Friday, February 20, 2015

Circular economy in a finite world

With an increasing world population and a desire for prosperity for all, it becomes ever more clear that not only primary energy sources such as oil are in decline, but that we are likely moving towards a 'peak everything' scenario as GMO's Grantham pointed out in 2011. Whether we agree with the data points and time lines in the scenario or not, we must confess that there are clear limits of the linear consumption flow of 'take - make - dispose'. Not only are we rapidly exploiting natural resources for short-lived consumer goods, we also do not have any answer to their final destination but the landfill. This is bad news on both ends: the sourcing and the disposition.

We clearly need a new model. Not only is this environmentally mandated, but also makes economic sense. Here is where the concept of a circular economy comes in. Certainly not a new idea, it seems to now gain some real momentum as companies realize that rising resource prices and possible disruptions of the supply chain can pose direct risk to their bottom line. The amount of embedded energy, labor and material cost in each product is simply too high to discard in the linear flow. And that does not even consider the externalized environmental cost (GHG emissions, waste, etc.).

The circular model has recently been formalized by the Ellen MacArthur foundation. Former global solo sailor MacArthur has united the forces of many large multinationals to define and put in practice the concept of a circular economy. The foundation provides a solid set of research documents and case studies and brings together professionals to jointly work towards this model. Even the 2015 world economic forum in Davos had a dedicated track for the circular economy with William McDonough leading the program.

So, what is this about? While this is a much deeper topic, I will try to give a high-level overview.

As defined by Braungart / McDonough the cradle-to-cradle design philosophy distinguishes between products of consumption (such as shampoo, cleaning products, etc.) and products of service (such as cars, phones, printers, etc.).
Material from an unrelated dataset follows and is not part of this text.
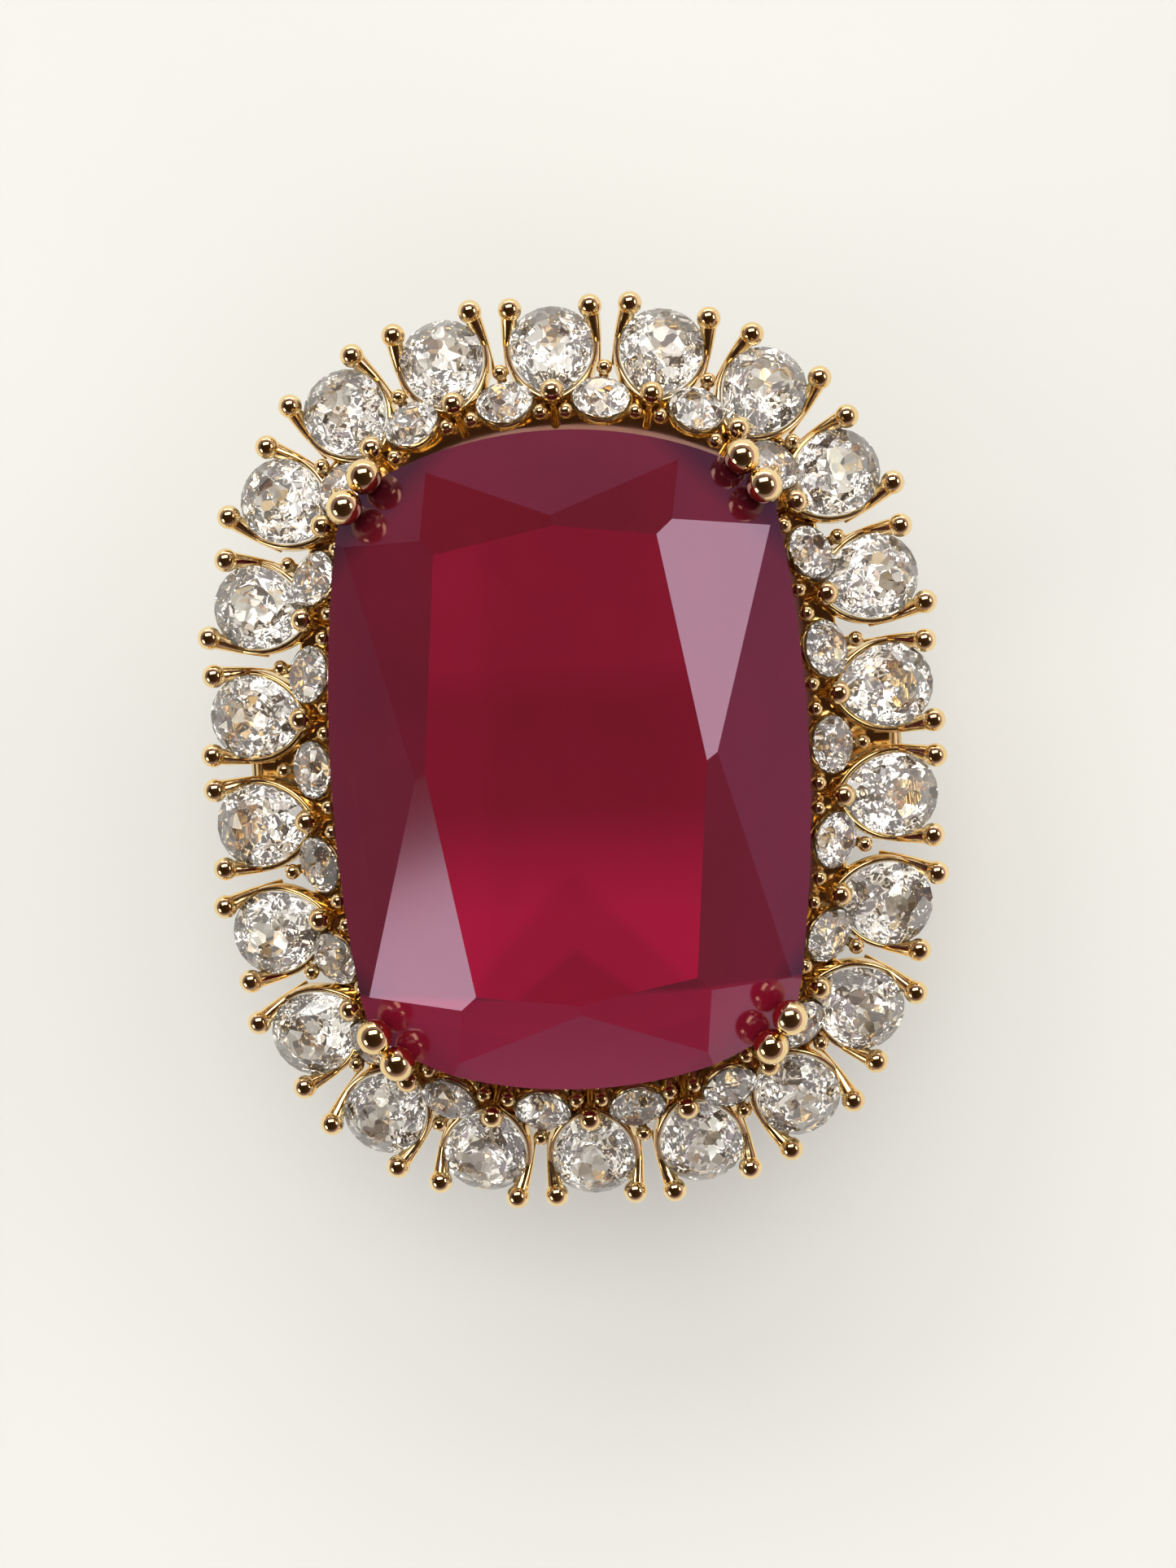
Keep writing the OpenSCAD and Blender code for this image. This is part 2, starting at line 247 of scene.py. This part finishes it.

For the latter, the circular model differentiates between biological and technical product components. Focusing on the technical 'nutrients', products should be designed with the following goals:

  • we are users, not consumers: instead of acquiring a product from a vendor, we only get the right to use for its useful life. This shift in ownership ensures that the technical nutrients are entirely returned to the manufacturer for upcycling.
  • the principle of circularity: products should be able to be first repaired by the user, then maintained by a service provider, then reused or redistributed by the product manufacturer and finally refurbished or recycled by the parts manufacturer.
  • cascading use: products and components or materials should be designed to be able to function in various stages of their life. Today's cell phone processor could be a control unit in tomorrow's dishwasher.
  • modularity: to maximize the reclaim rate on recycling, products must use no blended or toxic materials. Period. And they must maximize modularity to support reuse and repair. 

The concept of a circular economy is also met with the growing support for an access economy. Many of the things we source new today are already available, although not owned by the person in (temporary) need of the product. If we only had convenient and reliable access to a product for use, we would not need to buy it. This is also the driving concept behind all forms of the sharing economy that is taking off  in many industries from ride/car sharing to couch surfing to sharing anything on snapgoods/simplist.

If these concepts have been around for a while, why is it now making a difference? Here are some reasons:

  • I believe the increasing resource scarcity will force consumer goods companies to look at their supply chains for circular potential. According to MacArthur research, this is an almost unprecedented savings opportunity.
  • IT systems can now trace materials through the supply chain and optimize their use efficiently. This also leads to new accounting models tracking circularity (such as material flow cost accounting).
  • The next generation of consumers will question the very assumption of consumption and qualify themselves as users in a sharing economy. Although psychologically not intuitive, there is no implicit reduction in prosperity when sharing.
  • Social media can advocate circular products much faster and compete with traditional linear product marketing which silences all negative consumption consequences.
These factors will make for a very interesting decade where new circular products will emerge and challenge the status quo of our wasteful linear flow.